Свидетельствуя перед заинтересованным миром о полных и безоговорочных признаниях обвиняемых, Фейхтвангер умел поддержать в читателях мысль и о загадочной непостижимости подобных процессов. Известный пример этого — отрывок, повествующий, как осужденный Карл Радек, покидая зал суда, странно и не к месту улыбнулся. Возможно, Фейхтвангер увидел в этом некий намек на то, что Радек, сломленный 79-дневным пребыванием в застенках Лубянки, во время личных встреч со Сталиным стал соавтором вождя, сочинившего фантастический сценарий данного судебного процесса. Однако осторожно коснувшись этой непостижимости, изгнанный немецкий писатель мог прийти к единственному решению — прибегнуть к старинному стереотипу и «остро ощутить грандиозную разницу, которая существует между Советским Союзом и Западом». Пока Фейхтвангер был на Западе, ему казалось, что «истерические признания обвиняемых добываются какими-то таинственными путями. Весь процесс представлялся мне какой-то театральной инсценировкой, поставленной с необычайно жутким, предельным искусством». Только вдохнув московского воздуха, он смог поверить в виновность осужденных. И все-таки Фейхтвангер назвал подобные признания вины «непостижимыми» для «западных умов»{841}. Культурные различия между Востоком и Западом, столь остро ощущавшиеся писателем, в конечном счете хорошо послужили политическим целям.

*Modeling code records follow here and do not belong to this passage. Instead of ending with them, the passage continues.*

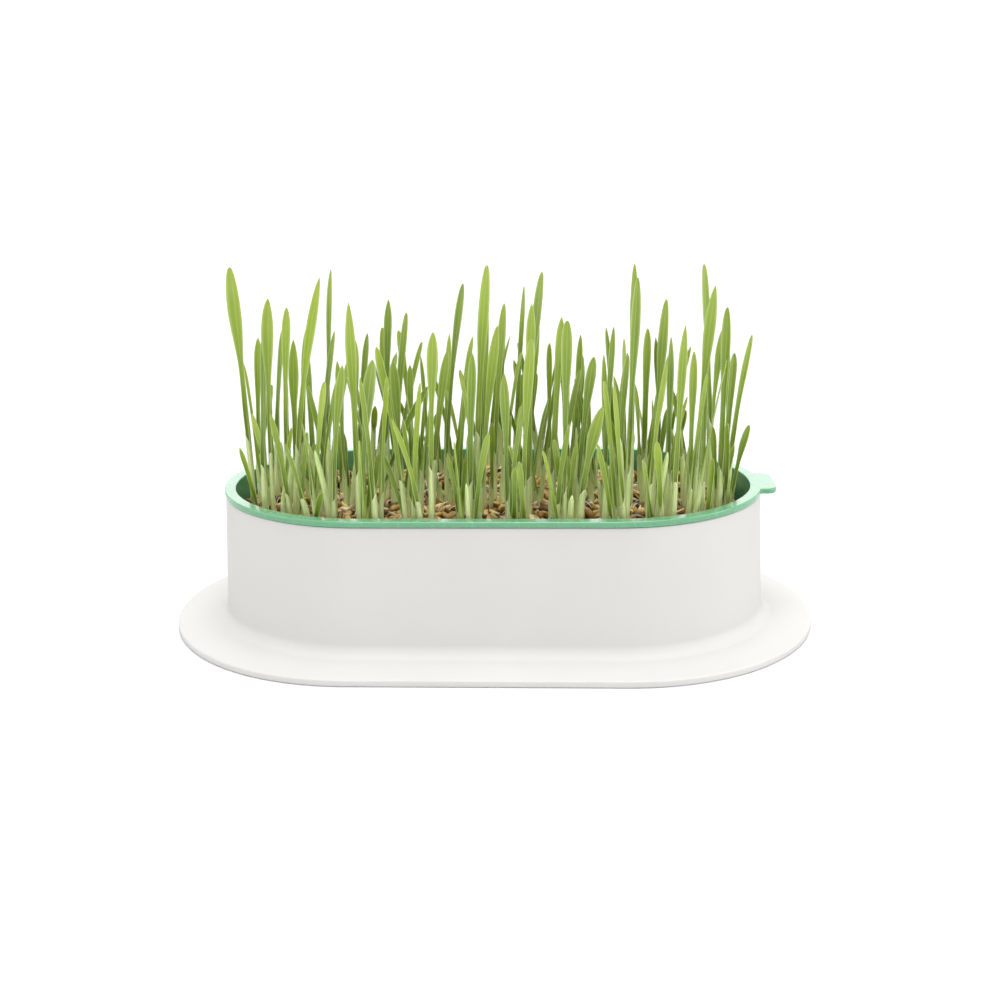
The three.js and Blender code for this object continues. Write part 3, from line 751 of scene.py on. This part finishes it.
def liner_shell():
    """The liner without its tab: outside, rim, inside."""
    rim_bottom = RIM_TOP - RIM_THICKNESS
    floor_bottom = LINER_FLOOR_TOP - LINER_THICKNESS
    rows = [oval_ring(RIM_OVAL, liner_inset(floor_bottom) - LINER_THICKNESS, floor_bottom)]
    step_to(rows, oval_ring(RIM_OVAL, liner_inset(rim_bottom) - LINER_THICKNESS, rim_bottom), WALL_ROWS)
    rows += bottom_edge(RIM_OVAL, rim_bottom, RIM_ROUNDING)
    rows += outer_edge(RIM_OVAL, 0, RIM_TOP, RIM_ROUNDING)
    rows += inner_edge(RIM_OVAL, RIM_WIDTH, RIM_TOP, RIM_ROUNDING)
    step_to(rows, oval_ring(RIM_OVAL, liner_inset(LINER_FLOOR_TOP), LINER_FLOOR_TOP), WALL_ROWS)
    return heap_of(rows)


def tab_outline(inset):
    """Right half of the tab seen from above, with round corners and a fillet at its root."""
    root_x, root_depth = TAB_ROOT
    corner_x = TAB_REACH - TAB_CORNER
    corner_y = TAB_HALF_WIDTH - TAB_CORNER
    half = [(root_x - root_depth, TAB_HALF_WIDTH + TAB_ROOT_FILLET - inset)]
    for up, out in quarter(TAB_ROOT_STEPS):
        reach = TAB_ROOT_FILLET + inset
        x = root_x + TAB_ROOT_FILLET - reach * (1 - up)
        y = TAB_HALF_WIDTH + TAB_ROOT_FILLET - reach * (1 - out)
        half.append((x, y))
    for up, out in quarter(TAB_CORNER_STEPS):
        reach = TAB_CORNER - inset
        half.append((corner_x + reach * (1 - out), corner_y + reach * (1 - up)))
    return half[::-1] + [(x, -y) for x, y in half]


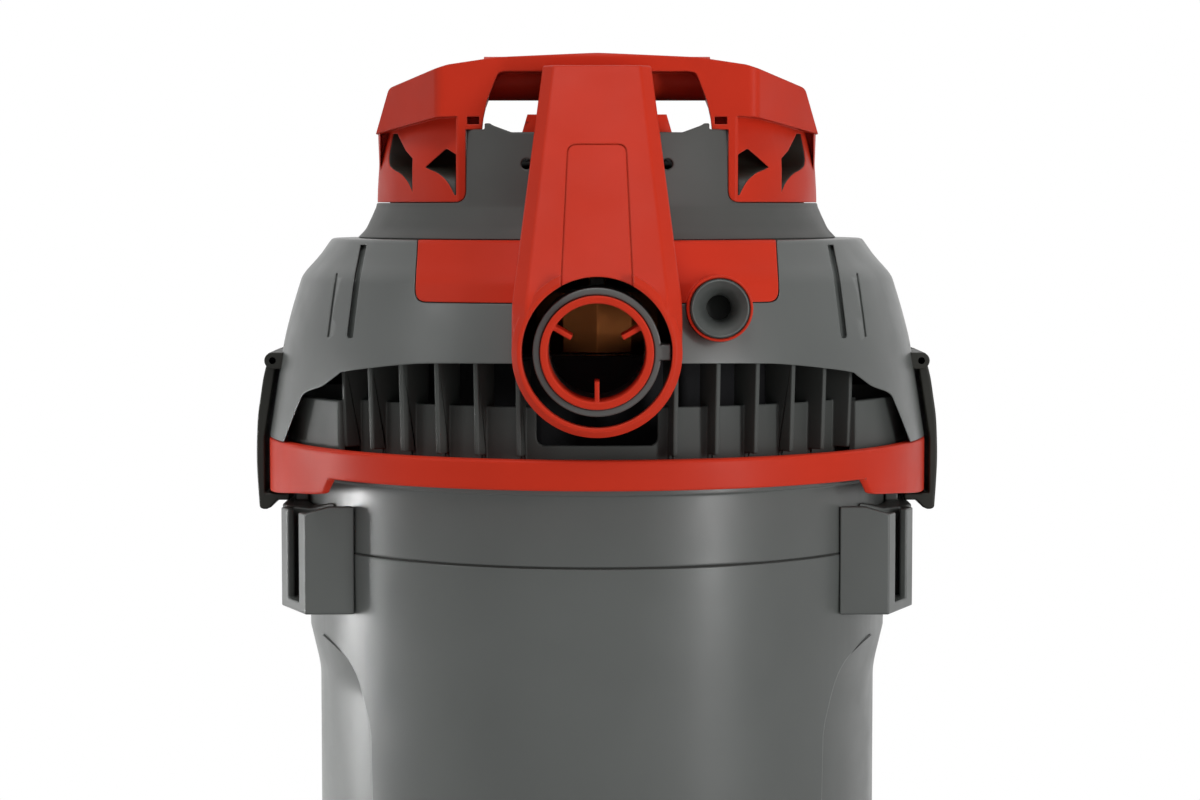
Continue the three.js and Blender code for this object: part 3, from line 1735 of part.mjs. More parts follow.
function controlPanel() {
  const far = bandRadius + overrun;
  const skin = shellSolid().intersect(through(
    panelOutline(frontHalfWidth, level.frontLow, gap),
    0,
    far,
  ));
  const dialSeat = turnedAlongY(
    rod(seatRadius, radial.seatInner, radial.seatReach),
    dialX,
    dialHeight,
  );
  const socketSeat = turnedAlongY(
    rod(seatRadius, radial.seatInner, radial.seatReach),
    seatX,
    dialHeight,
  );
  const socketWell = turnedAlongY(
    rod(socketRadius, radial.seatReach - socketDepth, far),
    seatX,
    dialHeight,
  );
  const spindleRoom = rod(dialSpindle + gap, radial.seatInner - overrun, far);
  const spindleHole = turnedAlongY(spindleRoom, dialX, dialHeight, smallFacets);
  const lugs = [-1, 1].map((side) => {
    const start = seatX + side * flapHingeHalf;
    const [left, right] = [start, start + side * wall].sort((a, b) => a - b);
    const radius = flapHingeRadius;
    return joined(
      across(disc(hingeY, hingeHeight, radius, smallFacets), left, right),
      across(
        box(radial.seatReach - wall, hingeHeight - radius, hingeY, hingeHeight + radius / 2),
        left,
        right,
      ),
    );
  });
  const pinHole = turnedAlongX(rod(flapPinRadius + gap, 0, radial.reach), hingeY, hingeHeight);
  return cut(joined(skin, dialSeat, socketSeat, ...lugs), socketWell, spindleHole, pinHole);
}

function modeKnob() {
  const seat = radial.seatReach + gap;
  const body = turnedAlongY([
    [0, seat],
    [dialRadius, seat],
    [dialRadius, seat + wall],
    [dialRadius - wall, seat + dialDepth / 2],
    [0, seat + dialDepth / 2],
  ], dialX, dialHeight);
  const bar = through(
    box(
      dialX - wall,
      dialHeight - dialRadius + wall,
      dialX + wall,
      dialHeight + dialRadius - wall,
    ),
    seat + wall,
    seat + dialDepth,
  );
  const spindle = turnedAlongY(
    rod(dialSpindle, radial.seatInner, seat + wall),
    dialX,
    dialHeight,
    smallFacets,
  );
  return joined(body, bar, spindle);
}

function socketFlap() {
  const y = radial.seatReach + gap;
  const lid = turnedAlongY(
    rod(seatRadius - wall - 2 * gap, y, y + flapThickness),
    seatX,
    dialHeight,
  );
  const half = flapHingeHalf - gap;
  const round = disc(hingeY, hingeHeight, flapHingeRadius - gap, smallFacets);
  const barrel = across(round, seatX - half, seatX + half);
  const strap = through(
    box(seatX - half, dialHeight, seatX + half, hingeHeight),
    y,
    y + flapThickness,
  );
  const pinHole = turnedAlongX(rod(flapPinRadius + gap, 0, radial.reach), hingeY, hingeHeight);
  return cut(joined(lid, barrel, strap), pinHole);
}

function flapPin() {
  const half = flapHingeHalf + wall;
  return turnedAlongX(
    rod(flapPinRadius, seatX - half, seatX + half),
    hingeY,
    hingeHeight,
  );
}

// The board and the rotary switch that is soldered to it.
function controlBoard() {
  const half = switchSize / 2;
  const board = upright(
    box(-boardWidth / 2, boardY, boardWidth / 2, boardY + boardThickness),
    boardLow,
    boardHigh,
  );
  const rotarySwitch = through(
    box(dialX - half, dialHeight - half, dialX + half, dialHeight + half),
    boardY,
    radial.seatInner - gap,
  );
  return joined(board, rotarySwitch);
}

add("tank", tank(), "grey");
add("hose_inlet_socket", inletSocket(), "black");
add("inlet_seal", inletSeal(), "rubber");
add("inlet_deflector", inletDeflector(), "black");
add("chassis", chassis(), "black");
add("rear_axle", rearAxle(), "steel");
add("rim_band", rimBand(), "red");
add("head_shell", headShell(), "grey");
add("rear_grille", grille(-1), "grey");
add("front_grille", grille(1), "grey");
add("rear_panel", rearPanel(), "red");
add("cord_gland", cordGland(), "grey");
add("rear_column", column(), "red");
add("port_collar", portCollar(), "grey");
add("port_ring", portRing(), "red");
add("top_cowl", topCowl(), "dark");
add("carry_handle", carryHandle(), "red");
add("lower_housing", lowerHousing(), "black");
add("rim_seal", rimSeal(), "rubber");
add("cartridge_filter", cartridgeFilter(), "paper");
add("filter_cap", filterCap(), "black");
add("filter_knob", filterKnob(), "red");
add("float_cage", floatCage(), "black");
add("float_ball", floatBall(), "ball");
add("motor_gasket", motorGasket(), "rubber");
add("fan_housing", fanHousing(), "steel");
add("impeller", impeller(), "steel");
add("motor_shaft", motorShaft(), "steel");
add("lower_bearing", bearing(lowerBearingLow), "steel");
add("upper_bearing", bearing(upperBearingLow), "steel");
add("stator", stator(), "copper");
add("armature", armature(), "copper");
add("commutator", commutator(), "copper");
add("motor_bridge", motorBridge(), "black");
add("brush_holder_front", brushHolder(1), "black");
add("brush_holder_rear", brushHolder(-1), "black");
add("exhaust_foam", exhaustFoam(), "foam");
add("control_panel", controlPanel(), "dark");
add("mode_knob", modeKnob(), "red");
add("socket_flap", socketFlap(), "black");
add("flap_pin", flapPin(), "steel");
add("control_board", controlBoard(), "board");
for (const [word, side] of [["left", -1], ["right", 1]]) {
  add("bracket_" + word, bracket(side), "grey");
  add("latch_" + word, latch(side), "black");
  add("latch_pin_" + word, latchPin(side), "steel");
  add("tyre_" + word, tyre(side), "rubber");
  add("wheel_hub_" + word, wheelHub(side), "grey");
  add("hub_cap_" + word, hubCap(side), "red");
  add("caster_fork_" + word, casterFork(side), "black");
  add("caster_wheel_" + word, casterWheel(side), "rubber");
  add("caster_pin_" + word, casterPin(side), "steel");
}

export default model;
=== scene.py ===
import json
import math
import bmesh
import bpy
from mathutils import Matrix, Vector

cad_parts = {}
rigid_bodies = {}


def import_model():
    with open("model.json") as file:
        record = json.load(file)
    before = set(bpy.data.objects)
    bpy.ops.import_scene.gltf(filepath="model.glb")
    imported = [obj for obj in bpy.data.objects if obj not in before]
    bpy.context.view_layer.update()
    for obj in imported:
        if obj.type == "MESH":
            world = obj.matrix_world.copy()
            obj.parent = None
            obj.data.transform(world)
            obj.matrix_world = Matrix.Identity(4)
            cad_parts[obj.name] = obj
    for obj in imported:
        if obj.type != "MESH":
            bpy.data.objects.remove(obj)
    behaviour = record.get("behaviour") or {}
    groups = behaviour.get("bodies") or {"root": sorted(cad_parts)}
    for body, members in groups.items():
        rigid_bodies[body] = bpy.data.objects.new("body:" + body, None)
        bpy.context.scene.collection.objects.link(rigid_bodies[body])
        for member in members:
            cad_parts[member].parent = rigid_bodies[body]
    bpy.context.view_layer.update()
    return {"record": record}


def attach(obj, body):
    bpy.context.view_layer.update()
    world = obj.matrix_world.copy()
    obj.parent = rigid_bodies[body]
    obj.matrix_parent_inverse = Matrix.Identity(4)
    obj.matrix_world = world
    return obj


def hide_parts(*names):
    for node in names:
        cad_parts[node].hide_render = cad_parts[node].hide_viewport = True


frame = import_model()

# A shop vacuum with its rear at -Y. Lengths are millimetres until piece() turns them into metres.
MM = 0.001
ROUND = 144  # facets round the tank and the head
FINE = 72  # facets round wheels and ports
SMALL = 32  # facets round pins and bores
FAR = 260  # past everything
REACH = 195  # from the axis to the faces of the port and the inlet
GAP = 0.3  # between pieces that meet
WALL = 3
SIDES = (("left", -1), ("right", 1))

# Centres of what runs along Y, as (x, z).
PORT = (0, 426)
GLAND = (63.3, 448)
INLET = (0, 286)
DIAL = (-38, 455)
SOCKET = (38, 455)

# Centres of what runs along X, as (y, z), and where the wheels stand.
FLAP_PIN = (178.4, 475.6)
REAR_AXLE = (-105, 62)
CASTER_AXLE = (90, 22)
WHEEL_X = 173
CASTER_X = 80
SWIVEL_Y = 105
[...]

Фейхтвангер был менее наивен и более целеустремлен в своей поддержке сталинизма, чем обычно представляется. Но отчеты Каравкиной также свидетельствуют о его неосведомленности в вопросах советской культурной политики, по крайней мере на момент визита в СССР. Он так доверял своему гиду-переводчику, что в ее отчетах иногда упоминаются конкретные писатели, интеллектуалы, которые предоставляли Фейхтвангеру информацию либо серьезно влияли на его мнение, а в контексте 1937 года, в эпоху массовых репрессий, указания Каравкиной приобретали характер прямых доносов. Как сообщает Штерн, Каравкина иногда помечала карандашом имена «обвиняемых» на страницах, представляемых на рассмотрение начальству, а позже эти имена подчеркивались или брались на заметку вышестоящими товарищами, регистрировавшими политически значимые или угрожающие режиму сведения{842}.
Вслед за другими активистами этот новый друг сталинизма также приобщился к самоцензуре. Как показала Хартманн, после визита Кольцова в мае 1937 года в Санари-сюр-Мер Фейхтвангер значительно переработал рукопись будущей книги «Москва 1937», особенно раздел о Троцком. Русский перевод книги был напечатан тиражом 200 тыс. экземпляров{843}. Однако уже в 1937 году «Москва 1937» успела потерять актуальность. В книге слишком открыто обсуждалось западное неприятие судебных процессов, и даже имевшаяся там критика Троцкого чересчур вопиюще нарушала заговор молчания о быстро закручивавшемся водовороте Большого террора. Через несколько месяцев после публикации фейхтвангеровская апология Сталина была изъята из книжных магазинов и запрещена{844}.